_What needs to be done_
Reproduce, word for word, every line from the first one down to the line containing "that a user", and nothing else.

[BEGIN Data lines]

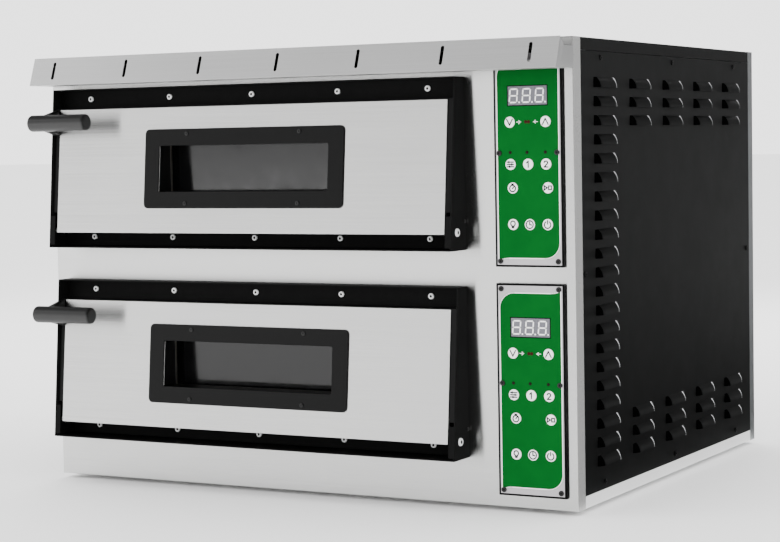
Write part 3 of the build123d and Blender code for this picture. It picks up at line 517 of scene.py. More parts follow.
class OvenColours(bpy.types.PropertyGroup):
    """Colours that a user would change."""

    stainless: colour_property("Stainless", "Fascia and door facings", "#D0D0CF")
    canopy: colour_property("Canopy", "Folded visor over the doors", "#BEBEBE")
    coat: colour_property("Powder coat", "Lid and side panels", "#0A0B0B")
    enamel: colour_property("Door enamel", "Door pans and window frames", "#0A0A0A")
    surround: colour_property("Surround enamel", "Frames round the doors", "#121212")
    plate: colour_property("Panel grey", "Control plates behind the keypads", "#A9A6A9")
    keypad: colour_property("Keypad green", "Printed keypad film", "#005019")
    handle: colour_property("Handle", "Moulded grips", "#0F0F0F")


class OvenSizes(bpy.types.PropertyGroup):
    """Sizes of finished details, in metres."""

    fold_radius: FloatProperty(name="Fold radius", description="Bend radius of folded sheets",
                               default=1.8 * MM, min=0.2 * MM, max=3 * MM, subtype="DISTANCE", unit="LENGTH")
    cut_edge: FloatProperty(name="Cut edge", description="How far cut sheet edges are broken",
                            default=0.3 * MM, min=0.05 * MM, max=0.6 * MM, subtype="DISTANCE", unit="LENGTH")
    print_line: FloatProperty(name="Print line", description="Width of printed symbol lines",
                              default=1.9 * MM, min=0.3 * MM, max=2.5 * MM, subtype="DISTANCE", unit="LENGTH")
    louvre_steps: IntProperty(name="Louvre steps", description="Faces across a louvre's curve",
                              default=4, min=2, max=8)


class StageSettings(bpy.types.PropertyGroup):
    """Camera, light and floor."""

    lens: FloatProperty(name="Lens", description="Focal length for a 36 mm sensor", default=94.384,
                        min=20, max=300, unit="CAMERA")
    sky: FloatProperty(name="Room light", description="Strength of the even light all round",
                       default=2.6, min=0, max=5)
    backdrop: FloatProperty(name="Backdrop", description="Brightness of the room behind the oven",
                            default=2.7, min=0, max=20)
    mirrored_sky: FloatProperty(name="Mirrored room light", description="Strength of the room in reflections",
                                default=0.3, min=0, max=5)
    key_power: FloatProperty(name="Key light", description="Power of the large front light",
                             default=46.0, min=0, max=2000, unit="POWER")
    floor: colour_property("Floor", "Plain pale floor", "#FBFBFB")


# ---- pieces ---------------------------------------------------------------------------------
def close(a, b):
    return abs(a - b) < TINY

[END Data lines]

_Completed task_
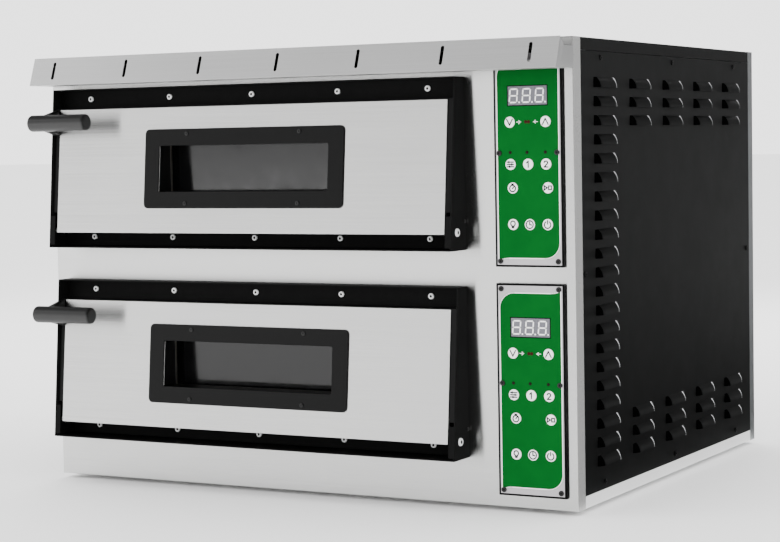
Write part 3 of the build123d and Blender code for this picture. It picks up at line 517 of scene.py. More parts follow.
class OvenColours(bpy.types.PropertyGroup):
    """Colours that a user would change."""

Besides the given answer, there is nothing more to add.